15 nov. 2012

La faim de l'esquisse

Il y a un lien évident entre la nature des dernières abstractions (exemple ici ou ) de Richter et la fascination qu'on éprouve à le voir travailler ses toiles dans le documentaire de Corinna Belz. Il y a bien sûr ce moment où Richter, s'adressant enfin à la journaliste, avoue ne pas pouvoir peindre en présence de la caméra, ne pas pouvoir peindre comme si elle - la caméra - n'était pas là. Elle gêne ses gestes et ses attitudes, elle force le peintre à se représenter lui-même entrain de peindre, le prive de tous les bienfaits qu'accompagnent la réclusion ; principalement, celui de n'être momentanément la représentation de personne, de ne momentanément pas ek-sister en se soustrayant au cogito médiatique. Propos intéressant, surtout clairvoyant, duquel je pourrais tirer une énième apologie de l'irreprésentable mais qui, pour le coup, n'est ni étonnant de la part d'une peintre, ni le vrai objet de la fascination.
Tel qu'on le voit, Richter opère en deux étapes répétées : dépôts de couleurs pures sur la toile puis rabattement de la couche à l'aide d'une large raclette. Chaque "trait" de raclette est autant la dissolution de la couche supérieure, étirée plus ou moins uniformément sur toute la surface de la toile, que le dévoilement de la couche intérieure ; les unes et les autres finissant par se mélanger, par devenir la sous-couche d'une nouvelle. À chaque trait, c'est donc toute la peinture qui est chamboulée. Ainsi, "peindre" devient l'enjeu moins d'une technicité que celui d'un commissariat. À quel moment s'arrête l'esquisse, à combien de "trait" se trouve l'équilibre de la toile ? Richter est l'enfant qui joue à 1-2-3-Soleil. Jeu de maternelle dont le pic s'incarne dans l'instant de l'immobilisation, immobilisation qu'il faut sans cesse retarder jusqu'à la dernière limite du compte à rebours si l'on souhaite prendre l'avantage sur les autres joueurs. Jeu de la frontière donc. À la vue de l'Histoire, jeu qui semble être le jeu le plus fascinant jamais mis à disposition des hommes. Sur la côte, quel caillou fait encore parti du territoire ? À quel grain de sable débute l'étranger ? C'est un jeu sans réponse, qui ne peut trouver de terme que dans un geste vaste et imprécis, que dans une hauteur de vue. "Ça s'arrête ici." "On le voit mieux à l'échelle 1/1000." D'ailleurs, quand Richter décide d'arrêter sa toile, c'est sous des prétextes qui semblent confus, qui semblent n'appartenir qu'à lui et ne pas vraiment lui appartenir non plus. En tout cas, des prétextes qui convainquent peu.

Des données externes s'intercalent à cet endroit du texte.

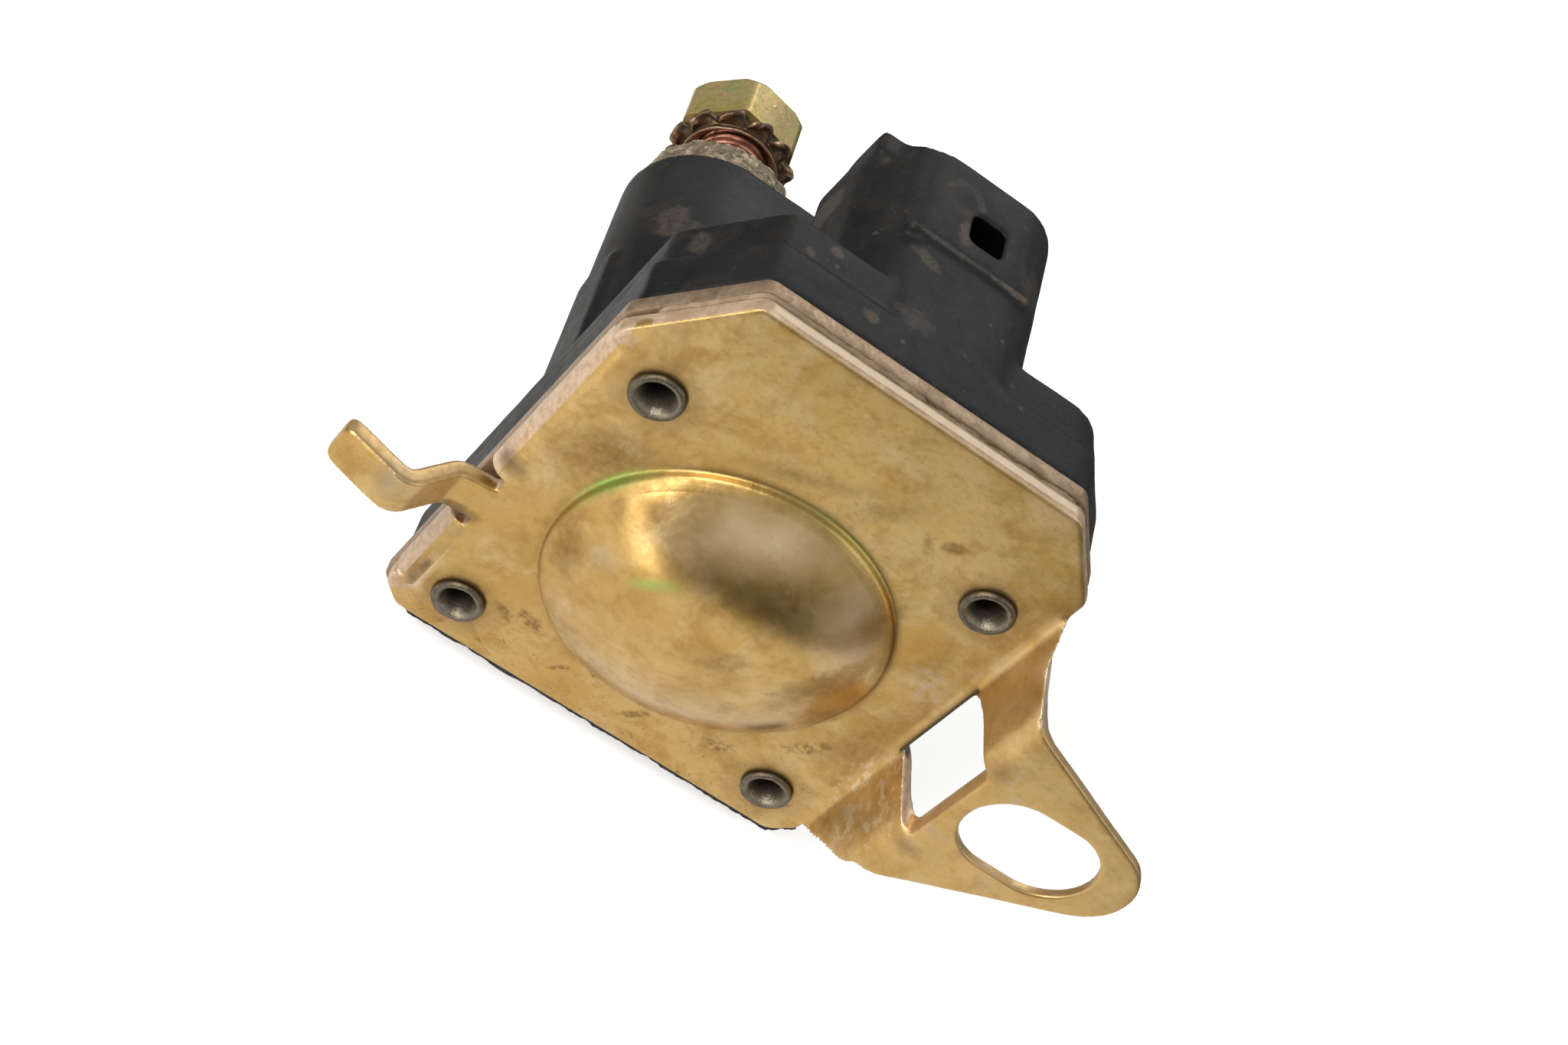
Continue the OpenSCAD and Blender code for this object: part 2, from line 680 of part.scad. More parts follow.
module shroud_shape(w, z, t) {
    translate([0, 0, z]) linear_extrude(t) polygon(rounded(shroud_points(w),
        [shroud_round_a - w, shroud_round_b - w, shroud_round_c - w / 2,
        shroud_round_c - w / 2]));
}

// Raised ridge on the shroud's front, and the square lug at its rim
module shroud_details() {
    translate([ridge_x - ridge_w / 2, -shroud_front - ridge_out, ridge_z])
        cube([ridge_w, ridge_out + cut, ridge_h]);
    translate([fit - shroud_left, lug_back - shroud_front, shroud_top + lug_up - lug_h])
        cube([lug_w, lug_l, lug_h]);
}

module housing_solid() {
    left = plate_left - flange_inset;
    right = plate_right - flange_inset;
    flange_rounds = [plate_round, plate_round, flange_round, flange_round, plate_round,
        plate_round, plate_round, plate_round];
    plate_sheet(plate_points(left, right, shroud_front, plate_back, slant_inset),
        flange_rounds, body_z, flange_t);
    plate_sheet(plate_points(left - block_inset, right - block_inset,
        shroud_front - block_inset, plate_back - block_inset, slant_inset + block_inset),
        flange_rounds, block_z - cut, block_h + cut);
    translate([0, 0, body_z]) cylinder(r = bay_r + bay_wall, h = bay_roof - body_z);
    translate([-back_w, 0, body_z]) cube([2 * back_w, back_y, bay_roof - body_z]);
    stadium(stud_x, tower_r, body_z, tower_top - body_z);
    translate([-stud_x - tower_r + fit, -rib_w, body_z])
        cube([2 * (stud_x + tower_r - fit), 2 * rib_w, rib_top - body_z]);
    shroud_shape(0, body_z, shroud_top - body_z);
    shroud_details();
}

// Where the foot of a blade ends, in the space for the coil
function blade_inner(x) = blade_reach - sqrt(pow(bay_r, 2) - pow(x, 2));

module blade(x) {
    translate([x - blade_t / 2, blade_y - blade_w / 2, blade_root]) difference() {
        cube([blade_t, blade_w, blade_tip - blade_root]);
        for (y = [0, blade_w]) translate([blade_t / 2, y, blade_tip - blade_root])
            rotate([45, 0, 0]) cube([blade_t + 2 * cut, blade_bevel, blade_bevel],
                center = true);
    }
    translate([x - blade_t / 2, blade_y, blade_root])
        cube([blade_t, blade_inner(x) - blade_y, blade_foot]);
}

module blades() {
    for (s = [-1, 1]) blade(shroud_mid + s * blade_pitch / 2);
}

// Rib inside the shroud that closes the latch window
module latch_rib() {
    half = latch_w / 2 + latch_wall;
    translate([latch_x - half, shroud_wall - fit - shroud_front, shroud_floor - cut])
        cube([2 * half, latch_d + latch_wall + fit - shroud_wall,
            latch_z + latch_h / 2 + latch_up - shroud_floor + cut]);
}

module housing() {
    pocket_y = bay_r + bay_wall;
    color("darkslategray") lay() difference() {
        union() {
            difference() {
                housing_solid();
                shroud_shape(shroud_wall, shroud_floor, shroud_top);
            }
            latch_rib();
        }
        translate([0, 0, body_z - cut]) cylinder(r = bay_r, h = bay_top + loose - body_z + cut);
        stadium(stud_x, tower_r - tower_wall, bay_top, cap_z - bay_top);
        for (x = [-stud_x, stud_x]) translate([x, 0, cap_z - cut])
            cylinder(r = stud_r + fit, h = tower_cap + 2 * cut);
        translate([-back_w + bay_wall, pocket_y, body_z - cut])
            cube([2 * (back_w - bay_wall), back_y - bay_wall - pocket_y,
                bay_roof - bay_wall - body_z + cut]);
        translate([latch_x - latch_w / 2, -plate_front, latch_z - latch_h / 2])
            cube([latch_w, front_inset + latch_d, latch_h]);
        translate([ridge_x - ridge_w / 2, -plate_front, ridge_z + ridge_h])
            cube([ridge_w, front_inset + groove_d, groove_h]);
        rivet_holes(rivet_r + fit, body_z - cut, block_top - body_z + 2 * cut);
        blades();
    }
}

// Magnet: strap yoke round the coil, bobbin, winding, guide tube and fixed core
module yoke_frame() {
    color("slategray") lay() difference() {
        union() {
            for (s = [-1, 1]) translate([s * (yoke_half + yoke_t / 2) - yoke_t / 2, -yoke_w / 2,
                body_z]) cube([yoke_t, yoke_w, yoke_h + yoke_t]);
            translate([-yoke_half, -yoke_w / 2, yoke_top])
                cube([2 * yoke_half, yoke_w, yoke_t]);
        }
        translate([0, 0, yoke_top - cut]) cylinder(r = spigot_r + fit, h = yoke_t + 2 * cut);
    }
}

module coil_bobbin() {
    core = guide_out + fit;
    hub = winding_hub;
    color("ivory") lay() rotate_extrude() polygon([[core, bobbin_z], [bobbin_r, bobbin_z],
        [bobbin_r, bobbin_z + bobbin_wall], [hub, bobbin_z + bobbin_wall],
        [hub, bobbin_top - bobbin_wall], [bobbin_r, bobbin_top - bobbin_wall],
        [bobbin_r, bobbin_top], [core, bobbin_top]]);
}

module coil_winding() {
    color("sienna") lay() translate([0, 0, bobbin_z + bobbin_wall + fit]) difference() {
        cylinder(r = winding_r, h = bobbin_top - bobbin_z - 2 * bobbin_wall - 2 * fit);
        translate([0, 0, -cut]) cylinder(r = winding_hub + fit,
            h = bobbin_top - bobbin_z + 2 * cut);
    }
}

// Two lead wires, from the winding to the inner ends of the blades
module coil_leads() {
    color("chocolate") lay() for (s = [-1, 1]) {
        x = shroud_mid + s * blade_pitch / 2;
        start = -sqrt(pow(winding_r, 2) - pow(abs(x) - lead_r, 2)) - fit;
        translate([x, start, blade_root + blade_foot / 2]) rotate([90, 0, 0])
            cylinder(r = lead_r, h = start - blade_inner(x));
    }
}

module guide_tube() {
    color("gold") lay() translate([0, 0, guide_z]) difference() {
        cylinder(r = guide_out, h = yoke_top - guide_z - 2 * fit);
        translate([0, 0, -cut]) cylinder(r = guide_in, h = yoke_top - guide_z + 2 * cut);
    }
}

module fixed_core() {
    color("silver") lay() difference() {
        union() {
            translate([0, 0, core_z]) cylinder(r = plunger_r, h = yoke_top - fit - core_z);
            translate([0, 0, core_z]) cylinder(r = spigot_r,
                h = bay_top + spigot_up - core_z);
        }
        translate([0, 0, core_z - cut]) cylinder(r = rod_r + rod_gap, h = 2 * yoke_h);
        translate([0, 0, core_z - cut]) cylinder(r = pocket_r, h = core_pocket + cut);
    }
}

// Plunger, with the push rod pressed into it
module plunger() {
    color("lightsteelblue") lay() translate([0, 0, plunger_z]) difference() {
        union() {
            translate([0, 0, plunger_bevel]) cylinder(r = plunger_r,
                h = plunger_l - plunger_bevel);
            cylinder(r1 = plunger_r - plunger_bevel, r2 = plunger_r, h = plunger_bevel);
        }
        translate([0, 0, rod_z - plunger_z]) cylinder(r = rod_r, h = plunger_l);
        translate([0, 0, plunger_l - pocket_d]) cylinder(r = pocket_r, h = plunger_l);
    }
}

module return_spring() {
    color("gray") lay() coil_spring(spring_r, wire_r, spring_lo, spring_hi, return_turns);
}

module push_rod() {
    color("khaki") lay() difference() {
        union() {
            translate([0, 0, rod_z]) cylinder(r = rod_r, h = rod_top - rod_z);
            translate([0, 0, seat_z]) cylinder(r = seat_r, h = seat_t);
        }
        translate([0, 0, clip_z]) difference() {
            cylinder(r = seat_r, h = clip_t);
            translate([0, 0, -cut]) cylinder(r = groove_r, h = clip_t + 2 * cut);
        }
    }
}

module contact_spring() {
    color("gray") lay() coil_spring(spring_r, wire_r, seat_z + seat_t + fit,
        bush_z - fit, contact_turns);
}

// Insulating bush that carries the contact bar on the rod
module contact_bush() {
    color("whitesmoke") lay() difference() {
        union() {
            translate([0, 0, bush_z]) cylinder(r = bush_r, h = bush_t);
            translate([0, 0, bush_z]) cylinder(r = sleeve_r, h = bush_end - bush_z);
        }
        translate([0, 0, bush_z - cut]) cylinder(r = rod_r + rod_gap,
            h = bush_end - bush_z + 2 * cut);
    }
}

module contact_bar() {
    color("peru") lay() translate([0, 0, bar_z]) difference() {
        linear_extrude(bar_t) polygon(rounded([[-bar_l / 2, -bar_w / 2],
            [bar_l / 2, -bar_w / 2], [bar_l / 2, bar_w / 2], [-bar_l / 2, bar_w / 2]], bar_round));
        translate([0, 0, -cut]) cylinder(r = sleeve_r + fit, h = bar_t + 2 * cut);
    }
}

module retaining_clip() {
    color("gray") lay() translate([0, 0, clip_z]) difference() {
        cylinder(r = clip_r, h = clip_t);
        translate([0, 0, -cut]) cylinder(r = groove_r, h = clip_t + 2 * cut);
        translate([-groove_r, 0, -cut]) cube([2 * groove_r, 2 * clip_r, clip_t + 2 * cut]);
    }
}

module terminal_blade(s) {
    color("silver") lay() blade(shroud_mid + s * blade_pitch / 2);
}
module left_blade() { terminal_blade(-1); }
module right_blade() { terminal_blade(1); }

// Terminals: stud with its contact head, collar, toothed washer and nut
module stud(s) {
    color("darksalmon") lay() translate([s * stud_x, 0, 0]) {
        translate([0, 0, head_z]) cylinder(r = head_r, h = head_t);
        translate([0, 0, head_z]) cylinder(r = stud_r, h = stud_top - stud_bevel - head_z);
        translate([0, 0, stud_top - stud_bevel])
            cylinder(r1 = stud_r, r2 = stud_r - stud_bevel, h = stud_bevel);
    }
}
module left_stud() { stud(-1); }
module right_stud() { stud(1); }

module collar(s) {
    color("darkkhaki") lay() translate([s * stud_x, 0, tower_top]) difference() {
        cylinder(r = collar_r, h = collar_t);
        translate([0, 0, -cut]) cylinder(r = stud_r + thread_gap, h = collar_t + 2 * cut);
    }
}
module left_collar() { collar(-1); }
module right_collar() { collar(1); }

module lock_washer(s) {
    tooth_in = (washer_r + washer_lip_r) / 2;
    color("saddlebrown") lay() translate([s * stud_x, 0, washer_z]) difference() {
        rotate_extrude() polygon([[washer_lip_r - washer_t, 0], [washer_lip_r, 0],
            [washer_r, washer_h - washer_t], [washer_r, washer_h],
            [stud_r + washer_gap, washer_h], [stud_r + washer_gap, washer_h - washer_t],
            [washer_lip_r - washer_t, washer_h - washer_t]]);
        for (i = [0:tooth_count - 1]) rotate([0, 0, 360 * i / tooth_count])
            translate([tooth_in, -tooth_gap / 2, -cut])
                cube([washer_r, tooth_gap, washer_h - washer_t / 2 + cut]);
    }
}
module left_lock_washer() { lock_washer(-1); }
module right_lock_washer() { lock_washer(1); }

module hex_nut(s) {
    corner_r = nut_flats / 2 / cos(30);
    color("darkgoldenrod") lay() translate([s * stud_x, 0, nut_z]) rotate([0, 0, nut_turn])
        difference() {
            intersection() {
                cylinder(r = corner_r, h = nut_h, $fn = 6);
                union() {
                    cylinder(r = corner_r + cut, h = nut_h - 2 * nut_bevel);
                    translate([0, 0, nut_h - 2 * nut_bevel]) cylinder(h = 2 * nut_bevel,
                        r1 = corner_r + nut_bevel, r2 = corner_r - nut_bevel);
                }
            }
            translate([0, 0, -cut]) cylinder(r = stud_r + thread_gap, h = nut_h + 2 * cut);
        }
}
module left_nut() { hex_nut(-1); }
module right_nut() { hex_nut(1); }

base_bracket();
rivets();
gasket();
flux_plate();
housing();
yoke_frame();
coil_bobbin();
coil_winding();
coil_leads();
guide_tube();
fixed_core();
plunger();
return_spring();
push_rod();
contact_spring();
contact_bush();
contact_bar();
retaining_clip();
left_blade();
right_blade();
left_stud();
right_stud();
left_collar();
right_collar();
left_lock_washer();
right_lock_washer();
left_nut();
right_nut();
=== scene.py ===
import json
import math

import bmesh
import bpy
import numpy as np
from mathutils import Matrix, Vector, noise


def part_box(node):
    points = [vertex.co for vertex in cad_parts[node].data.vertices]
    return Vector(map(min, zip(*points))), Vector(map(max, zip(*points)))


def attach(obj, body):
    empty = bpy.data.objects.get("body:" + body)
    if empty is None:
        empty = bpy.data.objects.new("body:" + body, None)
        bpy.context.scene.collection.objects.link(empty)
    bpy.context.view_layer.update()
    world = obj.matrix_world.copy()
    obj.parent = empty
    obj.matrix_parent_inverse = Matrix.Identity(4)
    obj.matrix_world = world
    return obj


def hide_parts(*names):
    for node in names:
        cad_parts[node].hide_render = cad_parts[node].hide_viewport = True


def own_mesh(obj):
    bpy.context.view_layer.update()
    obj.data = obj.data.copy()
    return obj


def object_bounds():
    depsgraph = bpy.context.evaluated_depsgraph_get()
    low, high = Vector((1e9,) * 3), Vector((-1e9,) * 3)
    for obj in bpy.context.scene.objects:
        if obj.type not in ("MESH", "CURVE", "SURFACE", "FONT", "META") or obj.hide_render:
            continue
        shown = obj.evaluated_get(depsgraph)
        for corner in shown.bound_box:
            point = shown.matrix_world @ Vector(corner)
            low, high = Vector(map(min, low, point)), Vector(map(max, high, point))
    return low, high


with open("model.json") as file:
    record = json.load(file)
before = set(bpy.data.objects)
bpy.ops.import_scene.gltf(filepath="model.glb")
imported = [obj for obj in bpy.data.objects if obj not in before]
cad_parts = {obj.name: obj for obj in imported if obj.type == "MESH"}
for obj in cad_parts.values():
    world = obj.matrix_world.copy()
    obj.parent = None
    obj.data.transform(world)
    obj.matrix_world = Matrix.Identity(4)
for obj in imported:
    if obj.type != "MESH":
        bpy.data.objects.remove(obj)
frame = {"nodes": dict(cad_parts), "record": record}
CAD_BOX = [list(corner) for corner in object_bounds()]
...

Voir Richter peindre, affairé sur son canevas, de dos, c'est avoir envie de lui souffler à l'oreille "Là ! Là, c'est parfait. Arrête-toi". Evidemment, l'arrêt ne vient pas et la toile poursuit ses transformations, parfois à raison se dit-on, une version surpassant clairement la version qu'on aurait souhaité figer, parfois à tord, tant une version précédente nous semble bien supérieure à la nouvelle. Travail fascinant du jugement, travail de l'autotélisme en quelque sorte, lorsque le jugement est laissé à son propre jugement, dépourvu de normes objectives auxquelles se référer et courant le risque tangible et immédiat que la moindre déclaration signe une défaite, une inadéquation. Sorte de réécriture sans juge et sans sauvegarde.
Ça me rappelle cette pratique japonaise, dont j'ai oublié le nom, qui consiste à arrêter son repas à la frontière de la faim. Se nourrir – mais se nourrir à la limite de la satiété, se stopper à son degré-moins-un. Arrêt dont on voit bien en quoi il consiste de droit, mais qui semble impossible à déterminer vraiment.
En tout cas une chose de certaine : une telle recherche ne peut se faire que pas à pas. On voit bien en quoi le personnage du roman de Knut Hamsun, La Faim, serait incapable de se stabiliser dans un tel état. C'est qu'il y a un empressement organique irréductible qui s'accorde mal à la réflexion. Un émigré qui émigre pour des raisons de survie – je veux bien le croire – se moque éperdument de savoir à quel caillou s'arrête la frontière du pays qu'il fuit et à quel caillou commence sa sécurité. À plus tard la fascination pour le détail, car comme toujours, le détail, en plus d'être la résidence du diable, est aussi le privilège des repus. Aisé de s'arrêter au bord de la satiété quand on sait disponible et présente, pour en avoir la preuve sous les yeux, la quantité de nourriture qui permettrait d'aller au-delà.